What to work on
What follows is a block of records; reproduce all of it verbatim.

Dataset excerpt
☆ ☆ ☆ ☆ ☆
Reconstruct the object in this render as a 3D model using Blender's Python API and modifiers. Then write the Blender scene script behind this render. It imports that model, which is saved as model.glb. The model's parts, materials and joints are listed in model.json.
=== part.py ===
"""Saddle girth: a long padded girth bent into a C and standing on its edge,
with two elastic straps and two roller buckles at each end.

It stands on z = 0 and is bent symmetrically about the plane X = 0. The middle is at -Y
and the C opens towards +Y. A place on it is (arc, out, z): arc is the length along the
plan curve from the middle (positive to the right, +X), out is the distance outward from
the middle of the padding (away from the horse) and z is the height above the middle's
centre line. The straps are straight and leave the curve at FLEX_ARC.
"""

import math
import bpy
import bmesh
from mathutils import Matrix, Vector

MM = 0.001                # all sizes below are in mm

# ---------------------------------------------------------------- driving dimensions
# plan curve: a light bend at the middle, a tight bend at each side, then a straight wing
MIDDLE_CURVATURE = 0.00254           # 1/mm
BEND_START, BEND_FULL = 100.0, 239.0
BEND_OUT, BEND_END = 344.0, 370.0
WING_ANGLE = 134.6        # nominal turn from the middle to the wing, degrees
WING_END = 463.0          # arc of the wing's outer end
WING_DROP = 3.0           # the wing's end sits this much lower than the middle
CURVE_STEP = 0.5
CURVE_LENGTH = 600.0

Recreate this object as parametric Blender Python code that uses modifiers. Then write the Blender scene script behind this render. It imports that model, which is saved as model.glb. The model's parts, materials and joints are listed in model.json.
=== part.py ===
☆ ☆ ☆ ☆ ☆
Result of this task
Reconstruct the object in this render as a 3D model using Blender's Python API and modifiers. Then write the Blender scene script behind this render. It imports that model, which is saved as model.glb. The model's parts, materials and joints are listed in model.json.
=== part.py ===
"""Saddle girth: a long padded girth bent into a C and standing on its edge,
with two elastic straps and two roller buckles at each end.

It stands on z = 0 and is bent symmetrically about the plane X = 0. The middle is at -Y
and the C opens towards +Y. A place on it is (arc, out, z): arc is the length along the
plan curve from the middle (positive to the right, +X), out is the distance outward from
the middle of the padding (away from the horse) and z is the height above the middle's
centre line. The straps are straight and leave the curve at FLEX_ARC.
"""

import math
import bpy
import bmesh
from mathutils import Matrix, Vector

MM = 0.001                # all sizes below are in mm

# ---------------------------------------------------------------- driving dimensions
# plan curve: a light bend at the middle, a tight bend at each side, then a straight wing
MIDDLE_CURVATURE = 0.00254           # 1/mm
BEND_START, BEND_FULL = 100.0, 239.0
BEND_OUT, BEND_END = 344.0, 370.0
WING_ANGLE = 134.6        # nominal turn from the middle to the wing, degrees
WING_END = 463.0          # arc of the wing's outer end
WING_DROP = 3.0           # the wing's end sits this much lower than the middle
CURVE_STEP = 0.5
CURVE_LENGTH = 600.0

Recreate this object as parametric Blender Python code that uses modifiers. Then write the Blender scene script behind this render. It imports that model, which is saved as model.glb. The model's parts, materials and joints are listed in model.json.
=== part.py ===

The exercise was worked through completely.